I Heard It Through The Grapevine これは邦題が悲しいうわさなんですが、自分が愛する女に新しい男が出来らしいというウワサを人づてに聴いてすごく落ち込んでいる男の歌です。マービンの苦悩する男の歌の表現が素晴らしいです
3.I Heard It Through The Grapevine/Marvin Gaye
いまの曲は1967年にグラディス・ナイト&ピップスが最初にヒットさせてチャート2位まで行ったのですが、翌年出したマービンのバージョンは7週連続1位という快挙でした。当時のそれはモータウンの売り上げの1位になった曲でもありました。

ロックの世界ではこの60年代後半はジミ・ヘンドリックスの登場やビートルズのサージェント・ペパーズのアルバムの発表でサイケデリックやニューロックの時代に突入します。そこにソウルやファンクとロックもまたにかけたそれまでのカテゴリーでくくれない新しい内容の音楽が登場してくるんですが、それがスライ&ザ・ファミリーストーンだった。スライの音楽の中には黒人白人関係なくいろんな音楽のテイストが入っていて、リアルタイムで聴いていた僕はビートルズとはまた違うまったくの新しさを感じました。
聴いてもらうEveryday People/は「いろんな仕事のいろんな人がいて、間違えたり正しかったり、いろんな事がうまく行っている人たちもいるし、うまく行かない人もいる。
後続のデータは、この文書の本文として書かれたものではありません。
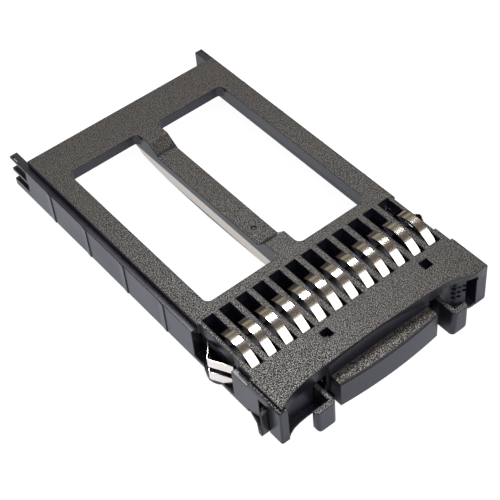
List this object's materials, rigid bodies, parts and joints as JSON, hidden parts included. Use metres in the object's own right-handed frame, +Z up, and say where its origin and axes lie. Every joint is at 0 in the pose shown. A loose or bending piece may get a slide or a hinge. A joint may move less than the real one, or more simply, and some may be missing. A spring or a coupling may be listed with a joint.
{
  "type": "hot swap drive caddy",
  "caption": "Black plastic caddy for a 2.5 inch drive bay: windowed plate on side rails, sprung contact fingers, squeeze latches and a front grip bar.",
  "frame": {"origin": "bottom centre of the whole caddy, latches included", "axes": "+Z up through the plate; -Y towards the front grip; +X to the right seen from the front"},
  "size_m": [0.0806, 0.1358, 0.0169],
  "materials": {
    "black_plastic": "moulded black plastic, spark-textured on its top faces and smooth on its sides",
    "contact_metal": "bright rolled stainless spring strip",
    "spring_steel": "plain drawn spring wire"
  },
  "bodies": {
    "tray": {"tray_body": "black_plastic", "latch_spring_left": "spring_steel", "latch_spring_right": "spring_steel", "contact_strip_top": "contact_metal", "contact_clip_left": "contact_metal", "contact_clip_right": "contact_metal"},
    "latch_left": {"latch_left": "black_plastic"},
    "latch_right": {"latch_right": "black_plastic"}
  },
  "joints": [
    {"name": "latch_left_squeeze", "type": "slide", "parent": "tray", "child": "latch_left", "axis": [1, 0, 0], "range_m": [0, 0.0026], "stiffness_N_per_m": 450, "springref_m": -0.003, "deforming": ["latch_spring_left"]},
    {"name": "latch_right_squeeze", "type": "slide", "parent": "tray", "child": "latch_right", "axis": [-1, 0, 0], "range_m": [0, 0.0026], "stiffness_N_per_m": 450, "springref_m": -0.003, "deforming": ["latch_spring_right"]}
  ]
}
黒人白人黄色人種といろんな人種がいる。いろんな人がいていろんなことがあるけど、オレたちは毎日を一生懸命生きている普通の人間なんだよ」
スライのメッセージが込められています
4.Everyday People/Sly & The Family Stone

60年代の黒人音楽のヒット曲を聴きながら五回にわけていろいろ話してきましたが、やはり時代は猛烈にソウル、ファンクに向かっていきました。最後の曲はソウル・ファンクの名曲。1969年のリリース。アイズレー・ブラザーズです。その名前の通りオーケリー、ルドルフ、ロナルドの兄弟のグループで有名なのは”Shout”とビートルズがカバーした”twist&shout”。50年代の終わりからずっと活動していていまから聴いてもらう69年には自分たちのレーベルTネックレーベルを設立して、すぐ出した大ヒット。R&Bチャート1位、ポップで2位。ファンクであり、ソウルであり、ロックも感じさせながらゴスペルテイストもあるというのは彼らの長いキャリアから作り出されたものだと思う。
5.It’s Your Thing/The Isley Brothers
あまりにかっこいい曲です。

60年代アメリカでは衰退していったブルーズが実はイギリスで火がついて、アメリカの黒人ブルーズマンたちはまた新たなマーケットを求めてヨーロッパにツアーに出たり、イギリスのロック・ミュージシャンとのコラボレーションを始めます。そんな中から黒人ブルーズとR&Bをダイレクトに演奏するローリング・ストーンズのようなバンドがイギリスから現れて、彼らは黒人音楽をベースにした自分たちのオリジナルを作り始めます。そのイギリス白人のヒットを今度は黒人シンガーたちが歌うという新しい音楽の展開が始まります。次回はいまのIt’s Your Thingの翌年1970年にブルーズ王様がブルーズ界から初めてのグラミー賞獲得という大きな出来事となったアルバムを聴きます。来週はキング・オブ・ザ・ブルーズ、B.B.キングです、お楽しみに!